Like with any other investment decision, having a bond investment goal is crucial to understand if the investment is giving the results you expected. Also, you can go a step further by using some proven strategies that will help you reach your goals faster while enjoying the benefits of a regular income stream and minimum risk of this fixed income investment segment.
As investors, you can go beyond just selecting the most secure bonds or NCDs and highest yield. From minimizing risk to faster liquidity, getting a bulk sum on maturity or just diversification of your investment portfolio, there’s a lot of possibilities available in this segment.

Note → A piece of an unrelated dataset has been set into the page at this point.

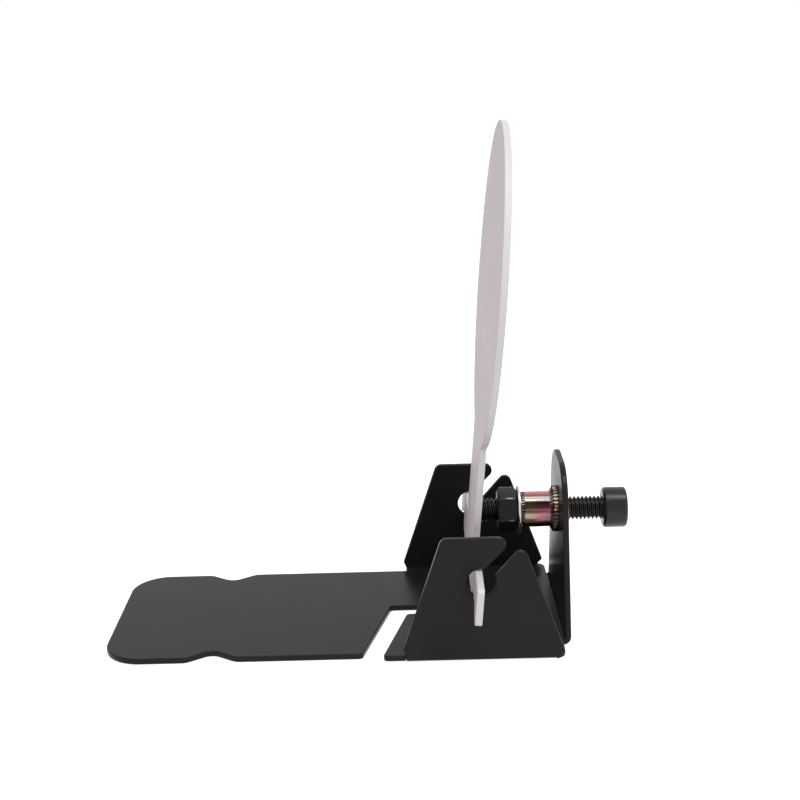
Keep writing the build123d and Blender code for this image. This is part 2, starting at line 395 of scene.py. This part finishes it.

Here’s a list of some of the most commonly used investment strategies in the bonds and debentures category:
1. The Bond Ladder Strategy
The bond ladder strategy is when you invest in multiple bonds with similar investment amounts and staggered maturity dates. This strategy allows you to invest at regular intervals, in turn minimizing interest rate fluctuation risk and reinvestment risk.
For example – If Michael invests Rs. 5,00,000 equally across 5 bonds with different maturity dates and each bond maturity after every 2 years, then at the end of every 2 years Michael has the opportunity to either reinvest in a new bond or take out the money and invest elsewhere.

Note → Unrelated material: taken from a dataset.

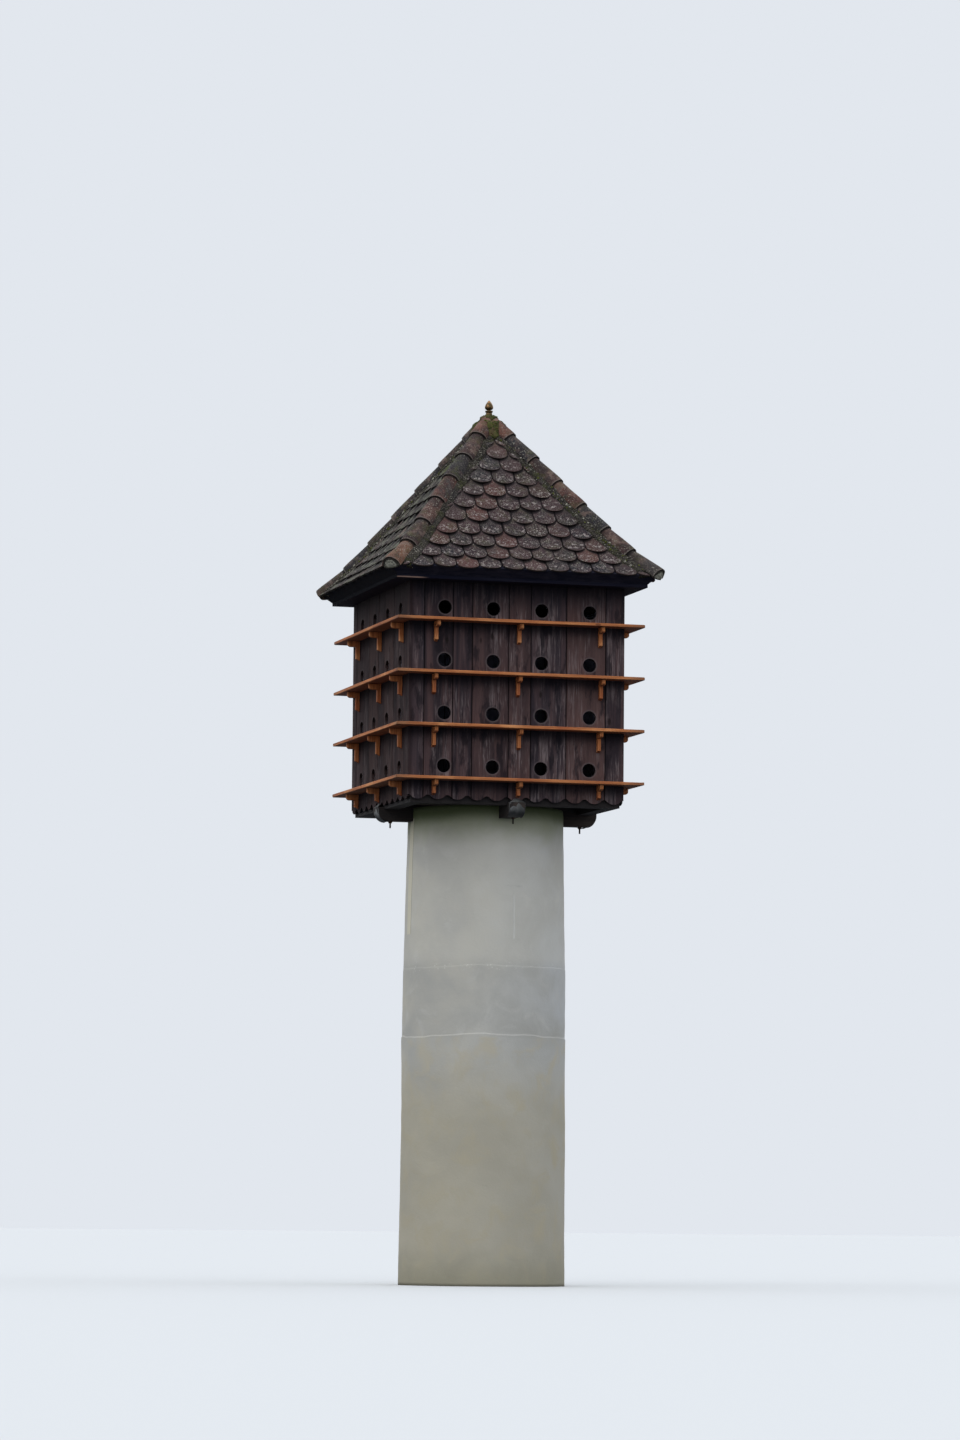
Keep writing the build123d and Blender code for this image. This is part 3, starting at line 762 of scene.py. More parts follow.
def board_floor(name, dark, pale):
    """Rough floor boards that lie front to back, with open joints and droppings."""
    finish, place = new_finish(name)
    board_width = 0.18
    lane = (place.axis(0) / board_width).maths("FLOOR")
    shift = place.node("ShaderNodeCombineXYZ", None, {0: lane * 3.7, 1: lane * 5.1, 2: 0.0})
    grain = place.moved(shift)
    joint = ((place.axis(0) / board_width).maths("FRACT") - 0.5).absolute()
    streaks = grain.fibres(60, 2.0, 5.0, 0.6, 0.4)
    stains = place.mottle(3.0, 5.0, 0.6)
    colour = layered(
        streaks.ramp(0.35, 0.65).blend(dark, pale),
        (stains.ramp(0.55, 0.72) * 0.6, tone(122, 116, 106)),
        (joint.ramp(0.485, 0.492), tone(18, 16, 15)),
    )
    return coat(finish, colour, 0.85, streaks - joint.ramp(0.48, 0.49), 0.002)


dress("bottom_floor", board_floor("bottom_boards", tone(52, 44, 40), tone(84, 73, 64)))
limewashed_boards = board_floor("limewashed_boards", tone(150, 154, 168), tone(196, 199, 210))
for node in ("second_floor", "third_floor", "fourth_floor"):
    dress(node, limewashed_boards)

soffit_low, soffit_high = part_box("eaves_soffit")
worn_edge_heights = (5.945, 5.952)
worn_edge_ends = (-0.86, -0.76)
eaves_board, place = new_finish("eaves_boards")
streaks = place.times(2.0, 60, 60).mottle(1.0, 5.0, 0.62, 0.4)
shadow = place.mottle(5.0, 5.0, 0.6)
edge_wear = 1 - place.axis(1).ramp(soffit_low.y + 0.004, soffit_low.y + 0.010)
edge_wear = edge_wear * (1 - (place.axis(2) + shadow * 0.012).ramp(*worn_edge_heights))
edge_wear = edge_wear * (1 - (place.axis(0) + streaks * 0.15).ramp(*worn_edge_ends))
eaves_colour = layered(
    streaks.ramp(0.36, 0.66).blend(tone(21, 22, 37), tone(34, 33, 45)),
    (shadow.ramp(0.55, 0.75) * 0.5, tone(32, 29, 32)),
    (edge_wear * 0.85, tone(148, 122, 112)),
    # Faces that look to the left are painted near-black: painted shade on that side.
    (facing_back(eaves_board, 0) * 0.8, tone(9, 10, 15)),
)
dress("eaves_soffit", coat(eaves_board, eaves_colour, 0.85, streaks, 0.0015, specular=0.08))


# The walls are upright softwood boards with open joints, stained dark and gone brown-grey, and
# limewashed inside. Their feet are sawn to scallops that drip clear of the sills, and four rows
# of round flight holes go through them, the rims scuffed pale by the birds.
box_half = 0.950
board_thickness = 0.027
frame_half = box_half - board_thickness
board_seams = (-0.819, -0.568, -0.398, -0.076, 0.120, 0.434, 0.783)
board_gap = 0.005
board_edge = 0.0018
board_out_of_true = 0.0016
tongue_half = 0.009
tongue_thickness = 0.006
tongue_edge = 0.0005
tongue_from_frame = 0.010
painted_shade_top_heights = (5.66, 5.98)
landing_below_hole = 0.127
left_face_out = (0.90, 0.94)
scallop_count = 11
scallop_depth = 0.037
scallop_lobe_half = 2 * box_half / scallop_count * 0.68 / 2
scallop_lobe_rise = 0.022
scallop_steps = 14
hole_radius = 0.057
hole_spacing = 0.427
hole_sides = 32
row_height = 0.449
row_count = 4
first_hole_height = 4.367
side_names = ("front", "right", "back", "left")
wall_low, wall_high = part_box("wall_front")


def board_foot(across):
    """Height of the scalloped lower edge: broad lobes with narrow round arches between."""
    pitch = 2 * box_half / scallop_count
    offset = abs((across + box_half) % pitch - pitch / 2)
    if offset <= scallop_lobe_half:
        radius = (scallop_lobe_half**2 + scallop_lobe_rise**2) / (2 * scallop_lobe_rise)
        return wall_low.z + radius - sqrt(radius**2 - offset**2)
    arch_half = pitch / 2 - scallop_lobe_half
    rise = scallop_depth - scallop_lobe_rise
    radius = (arch_half**2 + rise**2) / (2 * rise)
    return wall_low.z + scallop_depth - radius + sqrt(radius**2 - (pitch / 2 - offset) ** 2)


def flat_piece(outline, holes, thickness, edge):
    """A board sawn to an outline in x and y, with holes and eased edges, centred on z = 0."""
    curve = bpy.data.curves.new("board", "CURVE")
    curve.dimensions = "2D"
    curve.fill_mode = "BOTH"
    curve.extrude = thickness / 2 - edge
    curve.bevel_depth = edge
    curve.bevel_resolution = 0
    curve.offset = -edge
    for ring in [outline, *holes]:
        spline = curve.splines.new("POLY")
        spline.points.add(len(ring) - 1)
        for point, (x, y) in zip(spline.points, ring):
            point.co = (x, y, 0, 1)
        spline.use_cyclic_u = True
    blank = bpy.data.objects.new("board", curve)
    mesh = bpy.data.meshes.new_from_object(blank)
    bpy.data.objects.remove(blank)
    bpy.data.curves.remove(curve)
    merged = bmesh.new()
    merged.from_mesh(mesh)
    bmesh.ops.remove_doubles(merged, verts=merged.verts, dist=0.00005)
    merged.to_mesh(mesh)
    merged.free()
    return mesh


def side_place(angle, distance):
    """Place for a piece drawn with x along a wall, y up and z out of it."""
    turn = radians(angle)
    return Matrix((
        (cos(turn), 0, sin(turn), distance * sin(turn)),
        (sin(turn), 0, -cos(turn), -distance * cos(turn)),
        (0, 1, 0, 0),
        (0, 0, 0, 1),
    ))


def gather(name, parts, lie=1):
    """Join parts given as mesh, place and number, with their own grain along local axis lie."""
    joined = bmesh.new()
    spans = []
    for mesh, matrix, number in parts:
        first = len(joined.verts)
        joined.from_mesh(mesh)
        spans.append((first, len(joined.verts), matrix, number))
        bpy.data.meshes.remove(mesh)
    joined.verts.ensure_lookup_table()
    numbers = joined.verts.layers.float.new("number")
    grain = joined.loops.layers.uv.new("grain")
    for face in joined.faces:
        for loop in face.loops:
            x, y, z = loop.vert.co
            loop[grain].uv = (x + z, y) if lie else (y + z, x)
    for first, last, matrix, number in spans:
        for vert in joined.verts[first:last]:
            vert[numbers] = number
            vert.co = matrix @ vert.co
    return to_mesh(joined, name)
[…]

This is a good strategy for first-time bond investors with minimum risk appetite and ideal for senior citizens and homemakers or individuals looking for stable returns on an ongoing basis.
2. The Barbell Strategy
The barbell strategy is when you divide your investment amount equally between short-term and long-term bonds with no intermediary bonds. The long-term investments are in bonds with higher coupon rates with the short-term bonds providing the opportunity to reinvest in case the bond market takes a downturn. This strategy is useful when the interest rates are rising. This strategy provides liquidity and the provision to cater to emergencies. While on the other hand, the investor will have to continually keep an eye on the short-term investments to replace those that are maturing.
3. Bond Swap
A bond swap is when you sell one bond and immediately invest the amount in another bond. This is usually done when the value of the bond you’ve invested in has gone down while there is another high-performing bond available for investment in the market. While you may incur small losses while selling the bond, the potential of good returns is much higher. Bond swaps are common among professional bond investors who understand this segment well.
These are some of the popular bond investment strategies for investment in the secondary bond market. However, there are several other strategies that can be implemented once you get familiar with this space.